Re-writing the problem in an appropriate format

Since we will solve this optimization problem using the CVXOPT library in python we will need to match the solver's API which, according to the documentation is of the form:

\begin{aligned} & \min \frac{1}{2} x^TPx + q^Tx \\ s.t. \ & \ Gx \leq h \\ & \ Ax = b \end{aligned}

With API

cvxopt.solvers.qp(P, q[, G, h[, A, b[, solver[, initvals]]]])

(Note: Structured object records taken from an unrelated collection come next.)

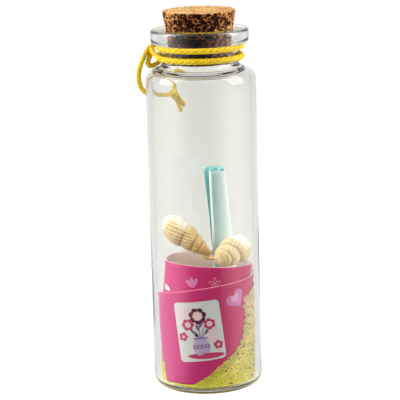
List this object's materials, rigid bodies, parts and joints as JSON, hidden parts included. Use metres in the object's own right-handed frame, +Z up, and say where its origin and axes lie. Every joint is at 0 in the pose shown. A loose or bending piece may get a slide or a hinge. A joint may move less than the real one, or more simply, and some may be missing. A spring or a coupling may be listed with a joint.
{
  "type": "corked glass keepsake bottle",
  "caption": "Small clear glass bottle with a tapered cork and a cord loop on its neck, holding sand, a rolled card, a paper scroll and small shells.",
  "frame": {"origin": "middle of the base, on the table", "axes": "+Z up along the bottle's axis, -Y towards the front with the printed panel, +X to the right seen from the front"},
  "size_m": [0.0325, 0.0314, 0.104],
  "materials": {
    "clear_glass": "clear, smooth",
    "cork": "cork, pitted",
    "sand": "loose coloured grains",
    "card": "satin, printed",
    "paper": "matte",
    "ring_metal": "polished",
    "shell": "natural shell, ribbed",
    "cord": "waxed, braided"
  },
  "bodies": {
    "bottle": {"bottle": "clear_glass", "sand": "sand", "card_roll": "card", "scroll": "paper", "scroll_ring": "ring_metal", "shell_left": "shell", "shell_right": "shell", "cord_turns": "cord", "cord_hitch": "cord", "cord_loop": "cord", "cord_knot": "cord"},
    "stopper": {"stopper": "cork"}
  },
  "joints": [
    {"name": "stopper_pull", "type": "slide", "parent": "bottle", "child": "stopper", "axis": [0, 0, 1], "range_m": [0, 0.03]}
  ]
}
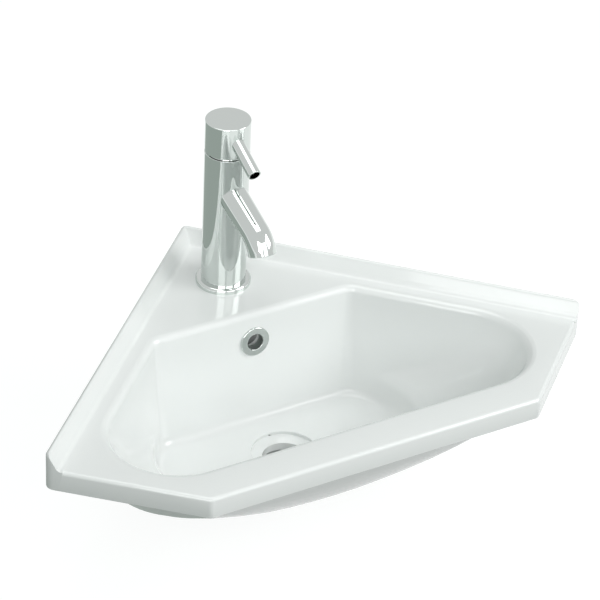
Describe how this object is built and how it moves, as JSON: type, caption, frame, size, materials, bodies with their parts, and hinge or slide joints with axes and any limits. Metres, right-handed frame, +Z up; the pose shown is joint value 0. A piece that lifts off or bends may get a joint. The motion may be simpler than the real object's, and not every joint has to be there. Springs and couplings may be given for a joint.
{
  "type": "corner basin with mixer tap",
  "caption": "Glazed ceramic corner basin with coved upstands, a ring overflow and an open waste hole, with a chrome single-lever mixer whose lever turns and lifts",
  "frame": {"origin": "on the waste hole's axis, at the underside of the waste boss", "axes": "+Z up, +Y towards the wall corner, -Y towards the user, X across the basin"},
  "size_m": [0.592, 0.407, 0.344],
  "materials": {
    "glaze": "glossy",
    "chrome": "polished",
    "brass": "machined",
    "steel": "plain",
    "rubber": "matt",
    "white_plastic": "matt",
    "blue_plastic": "matt",
    "disc_ceramic": "ground"
  },
  "bodies": {
    "basin": {"basin_ceramic": "glaze", "overflow_ring": "chrome", "base_flange": "chrome", "flange_gasket": "rubber", "tap_body": "chrome", "spout": "chrome", "aerator_shell": "chrome", "aerator_mesh": "white_plastic", "aerator_washer": "rubber", "cartridge_base": "white_plastic", "cartridge_seals": "rubber", "cartridge_housing": "white_plastic", "fixed_disc": "disc_ceramic", "cartridge_nut": "brass", "dome_cover": "chrome", "fixing_stud": "steel", "fixing_pad": "rubber", "fixing_plate": "steel", "fixing_nut": "brass"},
    "swivel": {"cartridge_rotor": "blue_plastic", "rotor_pin": "steel"},
    "handle": {"cartridge_stem": "steel", "head_cap": "chrome", "lever_rod": "chrome", "grub_screw": "steel"},
    "disc": {"moving_disc": "disc_ceramic", "disc_carrier": "blue_plastic"}
  },
  "joints": [
    {"name": "handle_swivel", "type": "hinge", "parent": "basin", "child": "swivel", "pos_m": [0, 0.1413, 0.299], "axis": [0, 0, 1], "range_deg": [-50, 50]},
    {"name": "handle_lift", "type": "hinge", "parent": "swivel", "child": "handle", "pos_m": [0, 0.1413, 0.299], "axis": [-1, 0, 0], "range_deg": [0, 20]},
    {"name": "disc_slide", "type": "slide", "parent": "swivel", "child": "disc", "axis": [0, -1, 0], "range_m": [0, 0.0029]}
  ],
  "couplings": [
    {"joint": "disc_slide", "follows": "handle_lift", "m_per_rad": 0.00823}
  ]
}
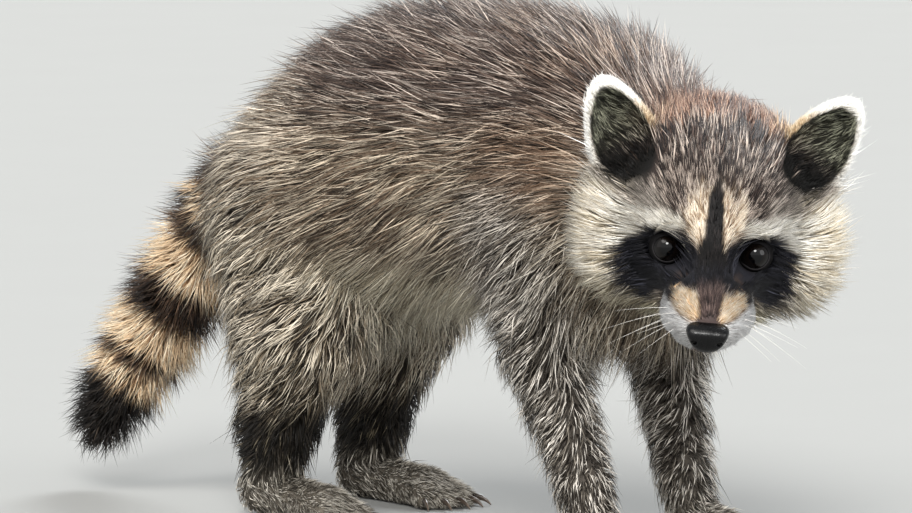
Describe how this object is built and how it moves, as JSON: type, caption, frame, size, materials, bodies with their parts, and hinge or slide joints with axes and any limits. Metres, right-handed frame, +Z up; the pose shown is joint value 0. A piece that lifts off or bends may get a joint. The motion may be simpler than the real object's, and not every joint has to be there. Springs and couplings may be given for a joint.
{
  "type": "young raccoon standing, still model",
  "caption": "Life-size young raccoon with masked face and ringed tail, standing with its back arched, head lowered and turned to its right.",
  "frame": {"origin": "on the ground under the middle of the model's length and width", "axes": "+Z up, the trunk faces -Y, the animal's left is +X; the head is turned towards -X"},
  "size_m": [0.1486, 0.4362, 0.2152],
  "materials": {
    "coat_body": "long grizzled grey-brown fur, dark at the root and tip with a buff band",
    "coat_face": "short grizzled fur with a blue-black mask, cream brows and white muzzle",
    "coat_ear": "short fur, dark inside, with a fluffy cream rim",
    "coat_leg": "dark brown fur frosted with pale strands",
    "coat_foot": "very short dark brown fur over bare soles",
    "coat_tail": "bushy fur in rings of buff and near-black brown",
    "claw": "smooth dark horn",
    "nose_pad": "moist black skin, finely pebbled",
    "eye": "wet, very dark brown"
  },
  "bodies": {
    "root": {"trunk": "coat_body", "neck": "coat_body", "head": "coat_face", "ear_left": "coat_ear", "eye_left": "eye", "ear_right": "coat_ear", "eye_right": "eye", "nose": "nose_pad", "foreleg_left_upper": "coat_body", "foreleg_left_lower": "coat_leg", "forefoot_left": "coat_foot", "forefoot_left_claw_1": "claw", "forefoot_left_claw_2": "claw", "forefoot_left_claw_3": "claw", "forefoot_left_claw_4": "claw", "forefoot_left_claw_5": "claw", "foreleg_right_upper": "coat_body", "foreleg_right_lower": "coat_leg", "forefoot_right": "coat_foot", "forefoot_right_claw_1": "claw", "forefoot_right_claw_2": "claw", "forefoot_right_claw_3": "claw", "forefoot_right_claw_4": "claw", "forefoot_right_claw_5": "claw", "hindleg_left_upper": "coat_body", "hindleg_left_lower": "coat_leg", "hindfoot_left": "coat_foot", "hindfoot_left_claw_1": "claw", "hindfoot_left_claw_2": "claw", "hindfoot_left_claw_3": "claw", "hindfoot_left_claw_4": "claw", "hindfoot_left_claw_5": "claw", "hindleg_right_upper": "coat_body", "hindleg_right_lower": "coat_leg", "hindfoot_right": "coat_foot", "hindfoot_right_claw_1": "claw", "hindfoot_right_claw_2": "claw", "hindfoot_right_claw_3": "claw", "hindfoot_right_claw_4": "claw", "hindfoot_right_claw_5": "claw", "tail_base": "coat_tail", "tail_middle": "coat_tail", "tail_tip": "coat_tail"}
  },
  "joints": []
}
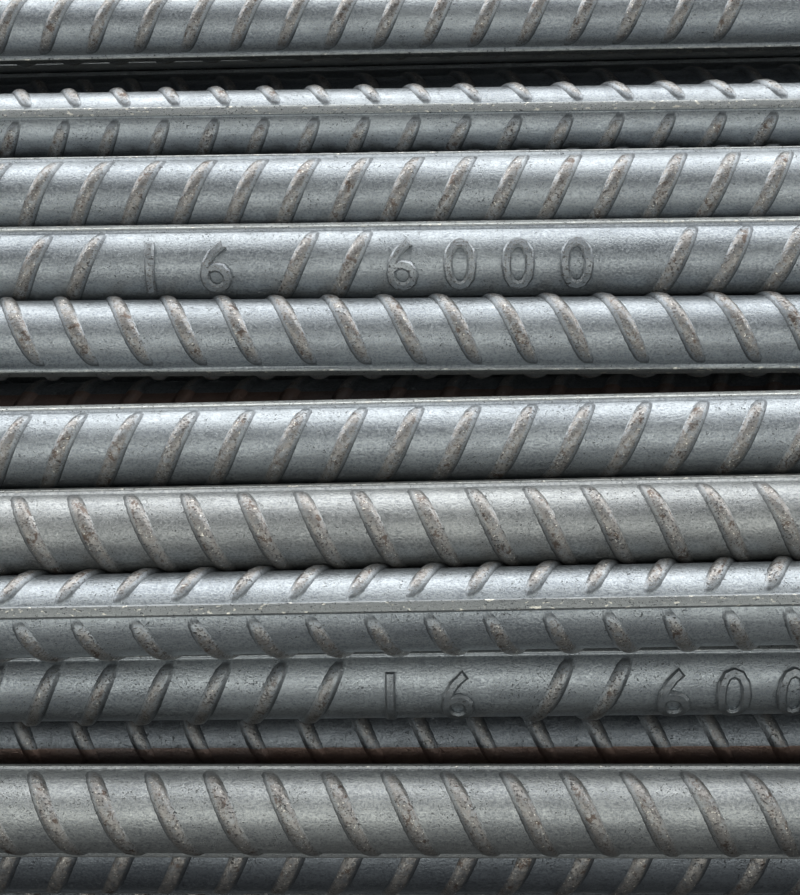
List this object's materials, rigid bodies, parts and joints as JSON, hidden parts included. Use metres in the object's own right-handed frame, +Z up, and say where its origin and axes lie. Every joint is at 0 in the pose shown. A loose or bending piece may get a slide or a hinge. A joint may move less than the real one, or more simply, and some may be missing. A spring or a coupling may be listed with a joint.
{
  "type": "rebar bundle",
  "caption": "Flattened bundle of straight ribbed reinforcing bars lying on the floor, held together by twisted wire-rod ties.",
  "frame": {"origin": "on the floor, under the middle of the bundle's box", "axes": "+X along the bars, +Y across the bundle, +Z up"},
  "size_m": [6.018, 0.264, 0.1454],
  "materials": {
    "bar_steel": "hot-rolled steel under blue-grey mill scale, satin",
    "tie_wire": "hot-rolled wire rod, dark scale, dull"
  },
  "bodies": {
    "root": {"bars_layer_1": "bar_steel", "bars_layer_2": "bar_steel", "bars_layer_3": "bar_steel", "bars_layer_4": "bar_steel", "bars_layer_5": "bar_steel", "bars_layer_6": "bar_steel", "bars_layer_7": "bar_steel", "bars_layer_8": "bar_steel", "bars_layer_9": "bar_steel", "wire_ties": "tie_wire"}
  },
  "joints": []
}
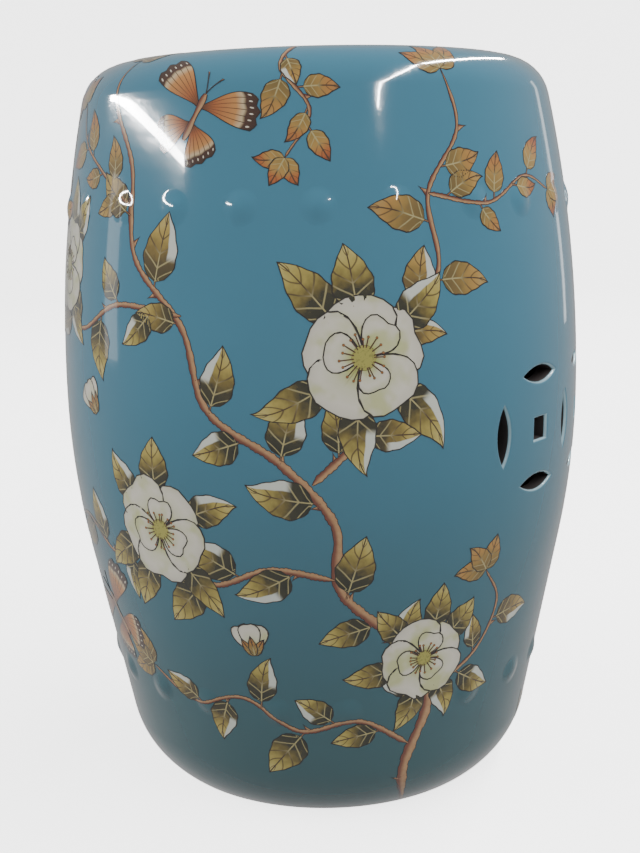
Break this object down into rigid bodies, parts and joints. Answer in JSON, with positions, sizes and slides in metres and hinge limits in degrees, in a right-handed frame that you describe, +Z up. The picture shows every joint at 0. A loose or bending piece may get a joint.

Recall that the dual problem is expressed as:

$$ \max_{\alpha} \sum_i^m \alpha_i - \frac{1}{2} \sum_{i,j}^m y^{(i)}y^{(j)} \alpha_i \alpha_j <x^{(i)} x^{(j)}> $$

Let $\mathbf{H}$ be a matrix such that $H_{i,j} = y^{(i)}y^{(j)} <x^{(i)} x^{(j)}> $, then the optimization becomes:

\begin{aligned} & \max_{\alpha} \sum_i^m \alpha_i - \frac{1}{2} \alpha^T \mathbf{H} \alpha \\ s.t. & \ \alpha_i \geq 0 \\ & \ \sum_i^m \alpha_i y^{(i)} = 0 \end{aligned}

We convert the sums into vector form and multiply both the objective and the constraint by $-1$ which turns this into a minimization problem and reverses the inequality

\begin{aligned} & \min_{\alpha} \frac{1}{2} \alpha^T \mathbf{H} \alpha - 1^T \alpha \\ & s.t. \ - \alpha_i \leq 0 \\ & s.t. \ y^T \alpha = 0 \end{aligned}

We are now ready to convert our numpy arrays into the cvxopt format, using the same notation as in the documentation this gives

  • $P := H$ a matrix of size $m \times m$
  • $q := - \vec 1$ a vector of size $m \times 1$
  • $G : = - diag[1]$ a diagonal matrix of -1s of size $m \times m$
  • $h : = \vec 0$ a vector of zeros of size $m \times 1$
  • $A := y$ the label vector of size $m \times 1$
  • $b := 0$ a scalar

Note that in the simple example of $m = 2$ the matrix $G$ and vector $h$ which define the constraint are

$G = \begin{bmatrix} -1 & 0 \\ 0 & -1 \end{bmatrix} $ and $h = \begin{bmatrix} 0 \\ 0 \end{bmatrix} $

Computing the matrix $\mathbf{H}$ in vectorized form

Consider the simple example with 2 input samples $\{x^{(1)}, x^{(2)}\} \in \mathbb{R}^2$ which are two dimensional vectors. i.e. $x^{(1)} = (x_1^{(1)} , x_2^{(1)})^T$

$$ X = \begin{bmatrix} x_1^{(1)} & x_2^{(1)} \\ x_1^{(2)} & x_2^{(2)} \end{bmatrix} \ \ \ y = \begin{bmatrix} y^{(1)} \\ y^{(2)} \end{bmatrix} $$

We now proceed to creating a new matrix $X'$ where each input sample $x$ is multiplied by the corresponding output label $y$. This can be done easily in Numpy using vectorization and padding.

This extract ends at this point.